Request> Print all the data, keeping every line exactly as it is.

----------------

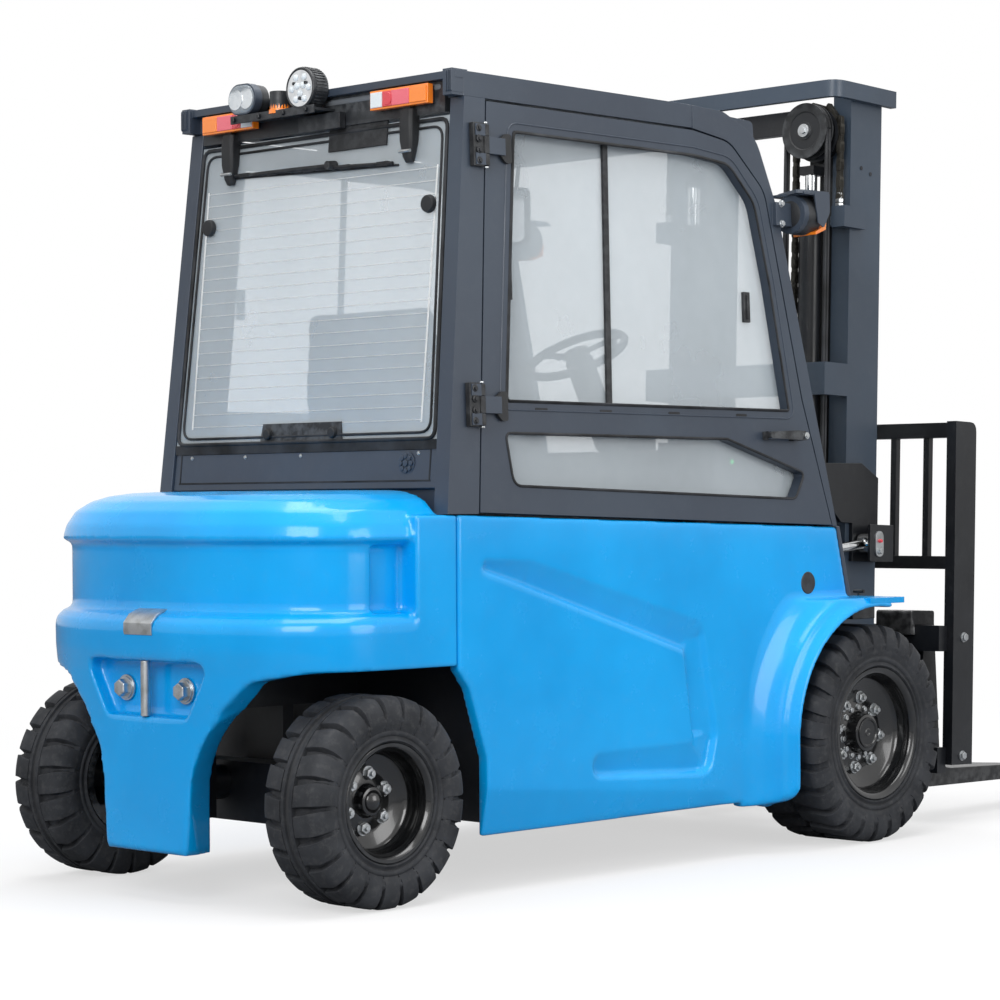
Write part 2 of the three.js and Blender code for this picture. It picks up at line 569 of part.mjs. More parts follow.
/** The door's outline, made larger by a margin on every edge. */
const doorOutline = (grow = 0) => local([
  [doorRearX(1080) - grow, 1081 - grow], [-125 + grow, 1031 - grow], [-262 + grow, 1433], [-345 + grow, 1760, 200],
  [behindCowl(243, 52.5) + grow, CAB_TOP_Z - 243, 120], [behindCowl(101, 181.4) + grow * 0.7,
    CAB_TOP_Z - 101 + grow * 0.7, 120], [KNEE_X, DOOR_TOP_Z + grow, 60],
  [doorRearX(DOOR_TOP_Z) - grow, DOOR_TOP_Z + grow],
]);

const windowOutline = (grow = 0) => local([
  [DOOR_REAR_X + 115 - grow, 1396 - grow, 10], [-326 + grow * 1.2, 1393 - grow, 10], [-404 + grow, 1790, 160],
  [behindCowl(283, 112.6) + grow, CAB_TOP_Z - 283, 110], [behindCowl(168, 203.4) + grow * 0.7,
    CAB_TOP_Z - 168 + grow * 0.7, 90],
  [-760, CAB_TOP_Z - 153 + grow, 60], [DOOR_REAR_X + 177 - grow, CAB_TOP_Z - 153 + grow, 10],
]);
const lowWindowOutline = (grow = 0) => local([
  [DOOR_REAR_X + 114 - grow, 1305 + grow, 14], [DOOR_REAR_X + 142 - grow, 1159 - grow, 40], [-310, 1118 - grow, 30],
  [-262 + grow, 1196, 16], [-640 + grow * 0.3, 1300 + grow, 30],
]);

function door() {
  const slab = prism("y", doorOutline(), 0, DOOR_WALL);
  const window = prism("y", windowOutline(), -10, DOOR_WALL + 10);
  const lowWindow = prism("y", lowWindowOutline(), -10, DOOR_WALL + 10);
  const handleZ = 1315 - CAB_BASE_Z;
  const handle = join(
    block([-464, -234 - 60], [-34, -22], [handleZ - 12, handleZ + 12]),
    block([-460, -440], [-24, 5], [handleZ - 10, handleZ + 10]),
    block([-330, -310], [-24, 5], [handleZ - 10, handleZ + 10]),
  );
  const hinges = HINGE_ZS.map((z) => {
    const x = doorRearX(z);
    const low = z - CAB_BASE_Z - 24;
    return join(
      block([x + 8, x + 60], [-HINGE_OUT - 7, 4], [low, low + 48]),
      block([x - HINGE_BACK, x + 12], [-HINGE_OUT - 7, 7 - HINGE_OUT], [low, low + 48]),
      rod([x - HINGE_BACK, -HINGE_OUT, low], [x - HINGE_BACK, -HINGE_OUT, low + 48], 7, 12),
    );
  });
  return join(cut(slab, window, lowWindow), handle, ...hinges);
}

/** One sheet of glass behind both door windows. */
function doorGlass() {
  const inner = DOOR_WALL + SEAT_GAP;
  const sheet = prism("y", local([
    [DOOR_REAR_X + 102, 1120, 10], [-250, 1090, 10], [-262, 1230], [-316, 1393], [-394, 1790, 160],
      [behindCowl(273, 100.1), BEND_Z, 110],
    [behindCowl(158, 195.9), CAB_TOP_Z - 158, 90], [-760, CAB_TOP_Z - 138, 60], [DOOR_REAR_X + 162,
      CAB_TOP_Z - 138, 10],
  ]), inner, inner + GLASS);
  return sheet;
}

/** Rear pillar with the fixed halves of the door hinges. */
function rearPillar() {
  const foot = 2.3;
  const body = prism("y", local([
    [rearPillarX(CAB_BASE_Z + foot), CAB_BASE_Z + foot], [doorRearX(CAB_BASE_Z) - DOOR_GAP, CAB_BASE_Z + foot],
    [doorRearX(RAIL_LOW_Z) - DOOR_GAP, RAIL_LOW_Z], [rearPillarX(RAIL_LOW_Z), RAIL_LOW_Z],
  ]), 0, PILLAR_WALL);
  const hinges = HINGE_ZS.map((z) => {
    const pinX = doorRearX(z) - HINGE_BACK;
    const low = z - CAB_BASE_Z - 58;
    const ear = 34 - BEARING_GAP;
    const ears = [low, low + 116 - ear].map((from) => join(
      block([pinX - 46, pinX], [-HINGE_OUT - 7, 4], [from, from + ear]),
      rod([pinX, -HINGE_OUT, from], [pinX, -HINGE_OUT, from + ear], 7, 12),
    ));
    return join(block([pinX - 46, pinX - 14], [-HINGE_OUT, 4], [low, low + 116]), ...ears);
  });
  return join(body, ...hinges);
}

const HEADLAMP = { x: behindCowl(308, -79.1), z: CAB_TOP_Z - 308, radius: 62 };

/** Front pillar: a strip that follows the door's front edge up to the roof, with its corner plate and headlamp. */
function frontPillar() {
  const foot = 3;
  const outer = prism("y", local([
    [KNEE_X + SEAT_GAP, RAIL_LOW_Z - 40], [-500, 1700], [-160, BELT_FRONT_Z + foot + 3], [cowlX(BELT_FRONT_Z),
      BELT_FRONT_Z + foot],
    [cowlX(1700), 1700], [cowlX(BROW_Z), BROW_Z, 160], [behindCowl(68, 43.1), CAB_TOP_Z - 68, 130],
      [behindCowl(6, 182.3), CAB_TOP_Z - 6, 80], [KNEE_X + SEAT_GAP, CAB_TOP_Z],
  ]), 0, PILLAR_WALL);
  const opening = prism("y", doorOutline(DOOR_GAP), -20, PILLAR_WALL + 20);
  const rearCut = prism("y", local([[-2000, 900], [-1000, 900], [-1000, 2600], [-2000, 2600]]), -40,
    PILLAR_WALL + 40);
  const plate = prism("y", local([
    [behindCowl(108, 158.2), CAB_TOP_Z - 108], [behindCowl(183, 38.2), CAB_TOP_Z - 183], [behindCowl(16, -1.1),
      CAB_TOP_Z - 16, 20], [behindCowl(8, 172.8), CAB_TOP_Z - 8], [behindCowl(43, 221.7), CAB_TOP_Z - 43],
  ]), PILLAR_WALL - 22, PILLAR_WALL - 2);
  const { x, z, radius } = HEADLAMP;
  const lampZ = z - CAB_BASE_Z;
  const lamp = join(
    block([cowlX(z) - 30, x - 10], [-16, 10], [lampZ - 40, lampZ + 34]),
    rod([x - 30, -8, lampZ], [x + 62, -8, lampZ], radius, 20),
    block([x - 34, x + 96], [-74, 56], [lampZ + radius - 4, lampZ + radius + 6]),
  );
  return join(cut(outer, opening, rearCut), plate, lamp);
}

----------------

Task answer>
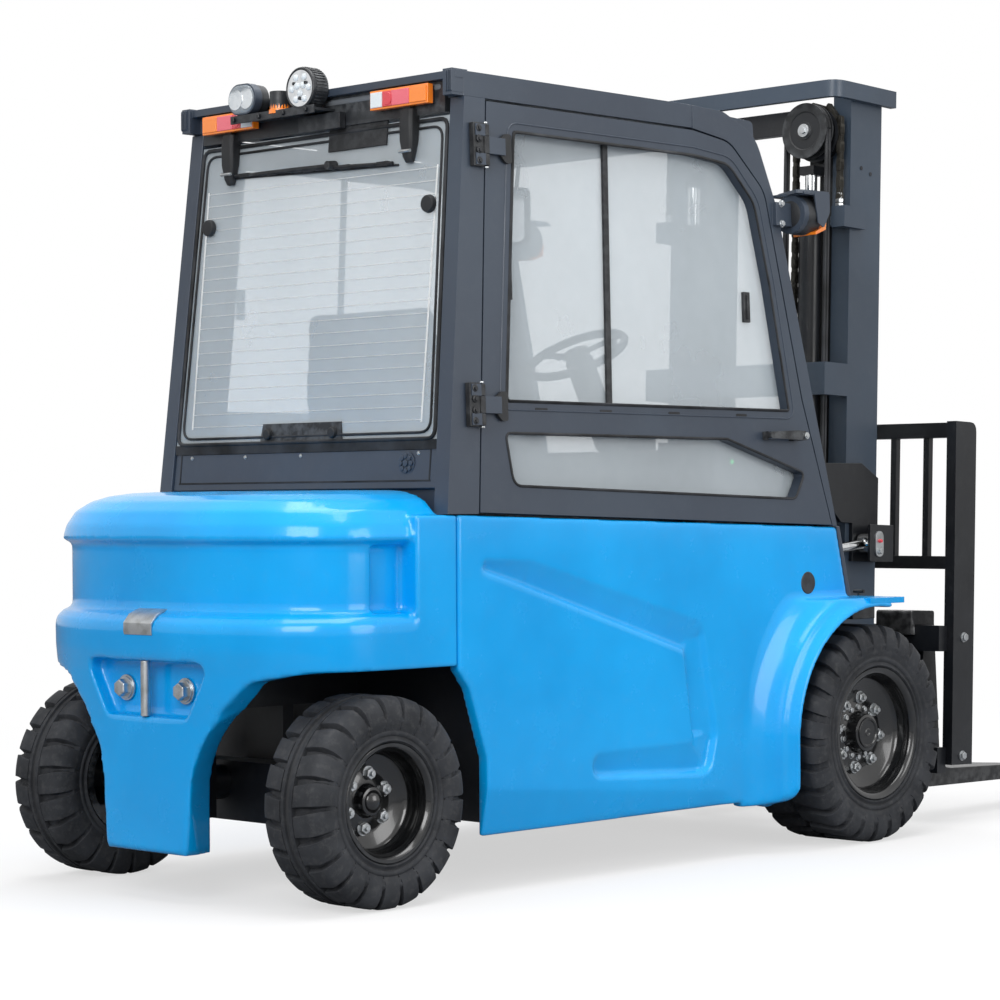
Write part 2 of the three.js and Blender code for this picture. It picks up at line 569 of part.mjs. More parts follow.
/** The door's outline, made larger by a margin on every edge. */
const doorOutline = (grow = 0) => local([
  [doorRearX(1080) - grow, 1081 - grow], [-125 + grow, 1031 - grow], [-262 + grow, 1433], [-345 + grow, 1760, 200],
  [behindCowl(243, 52.5) + grow, CAB_TOP_Z - 243, 120], [behindCowl(101, 181.4) + grow * 0.7,
    CAB_TOP_Z - 101 + grow * 0.7, 120], [KNEE_X, DOOR_TOP_Z + grow, 60],
  [doorRearX(DOOR_TOP_Z) - grow, DOOR_TOP_Z + grow],
]);

const windowOutline = (grow = 0) => local([
  [DOOR_REAR_X + 115 - grow, 1396 - grow, 10], [-326 + grow * 1.2, 1393 - grow, 10], [-404 + grow, 1790, 160],
  [behindCowl(283, 112.6) + grow, CAB_TOP_Z - 283, 110], [behindCowl(168, 203.4) + grow * 0.7,
    CAB_TOP_Z - 168 + grow * 0.7, 90],
  [-760, CAB_TOP_Z - 153 + grow, 60], [DOOR_REAR_X + 177 - grow, CAB_TOP_Z - 153 + grow, 10],
]);
const lowWindowOutline = (grow = 0) => local([
  [DOOR_REAR_X + 114 - grow, 1305 + grow, 14], [DOOR_REAR_X + 142 - grow, 1159 - grow, 40], [-310, 1118 - grow, 30],
  [-262 + grow, 1196, 16], [-640 + grow * 0.3, 1300 + grow, 30],
]);

function door() {
  const slab = prism("y", doorOutline(), 0, DOOR_WALL);
  const window = prism("y", windowOutline(), -10, DOOR_WALL + 10);
  const lowWindow = prism("y", lowWindowOutline(), -10, DOOR_WALL + 10);
  const handleZ = 1315 - CAB_BASE_Z;
  const handle = join(
    block([-464, -234 - 60], [-34, -22], [handleZ - 12, handleZ + 12]),
    block([-460, -440], [-24, 5], [handleZ - 10, handleZ + 10]),
    block([-330, -310], [-24, 5], [handleZ - 10, handleZ + 10]),
  );
  const hinges = HINGE_ZS.map((z) => {
    const x = doorRearX(z);
    const low = z - CAB_BASE_Z - 24;
    return join(
      block([x + 8, x + 60], [-HINGE_OUT - 7, 4], [low, low + 48]),
      block([x - HINGE_BACK, x + 12], [-HINGE_OUT - 7, 7 - HINGE_OUT], [low, low + 48]),
      rod([x - HINGE_BACK, -HINGE_OUT, low], [x - HINGE_BACK, -HINGE_OUT, low + 48], 7, 12),
    );
  });
  return join(cut(slab, window, lowWindow), handle, ...hinges);
}

/** One sheet of glass behind both door windows. */
function doorGlass() {
  const inner = DOOR_WALL + SEAT_GAP;
  const sheet = prism("y", local([
    [DOOR_REAR_X + 102, 1120, 10], [-250, 1090, 10], [-262, 1230], [-316, 1393], [-394, 1790, 160],
      [behindCowl(273, 100.1), BEND_Z, 110],
    [behindCowl(158, 195.9), CAB_TOP_Z - 158, 90], [-760, CAB_TOP_Z - 138, 60], [DOOR_REAR_X + 162,
      CAB_TOP_Z - 138, 10],
  ]), inner, inner + GLASS);
  return sheet;
}

/** Rear pillar with the fixed halves of the door hinges. */
function rearPillar() {
  const foot = 2.3;
  const body = prism("y", local([
    [rearPillarX(CAB_BASE_Z + foot), CAB_BASE_Z + foot], [doorRearX(CAB_BASE_Z) - DOOR_GAP, CAB_BASE_Z + foot],
    [doorRearX(RAIL_LOW_Z) - DOOR_GAP, RAIL_LOW_Z], [rearPillarX(RAIL_LOW_Z), RAIL_LOW_Z],
  ]), 0, PILLAR_WALL);
  const hinges = HINGE_ZS.map((z) => {
    const pinX = doorRearX(z) - HINGE_BACK;
    const low = z - CAB_BASE_Z - 58;
    const ear = 34 - BEARING_GAP;
    const ears = [low, low + 116 - ear].map((from) => join(
      block([pinX - 46, pinX], [-HINGE_OUT - 7, 4], [from, from + ear]),
      rod([pinX, -HINGE_OUT, from], [pinX, -HINGE_OUT, from + ear], 7, 12),
    ));
    return join(block([pinX - 46, pinX - 14], [-HINGE_OUT, 4], [low, low + 116]), ...ears);
  });
  return join(body, ...hinges);
}

const HEADLAMP = { x: behindCowl(308, -79.1), z: CAB_TOP_Z - 308, radius: 62 };

/** Front pillar: a strip that follows the door's front edge up to the roof, with its corner plate and headlamp. */
function frontPillar() {
  const foot = 3;
  const outer = prism("y", local([
    [KNEE_X + SEAT_GAP, RAIL_LOW_Z - 40], [-500, 1700], [-160, BELT_FRONT_Z + foot + 3], [cowlX(BELT_FRONT_Z),
      BELT_FRONT_Z + foot],
    [cowlX(1700), 1700], [cowlX(BROW_Z), BROW_Z, 160], [behindCowl(68, 43.1), CAB_TOP_Z - 68, 130],
      [behindCowl(6, 182.3), CAB_TOP_Z - 6, 80], [KNEE_X + SEAT_GAP, CAB_TOP_Z],
  ]), 0, PILLAR_WALL);
  const opening = prism("y", doorOutline(DOOR_GAP), -20, PILLAR_WALL + 20);
  const rearCut = prism("y", local([[-2000, 900], [-1000, 900], [-1000, 2600], [-2000, 2600]]), -40,
    PILLAR_WALL + 40);
  const plate = prism("y", local([
    [behindCowl(108, 158.2), CAB_TOP_Z - 108], [behindCowl(183, 38.2), CAB_TOP_Z - 183], [behindCowl(16, -1.1),
      CAB_TOP_Z - 16, 20], [behindCowl(8, 172.8), CAB_TOP_Z - 8], [behindCowl(43, 221.7), CAB_TOP_Z - 43],
  ]), PILLAR_WALL - 22, PILLAR_WALL - 2);
  const { x, z, radius } = HEADLAMP;
  const lampZ = z - CAB_BASE_Z;
  const lamp = join(
    block([cowlX(z) - 30, x - 10], [-16, 10], [lampZ - 40, lampZ + 34]),
    rod([x - 30, -8, lampZ], [x + 62, -8, lampZ], radius, 20),
    block([x - 34, x + 96], [-74, 56], [lampZ + radius - 4, lampZ + radius + 6]),
  );
  return join(cut(outer, opening, rearCut), plate, lamp);
}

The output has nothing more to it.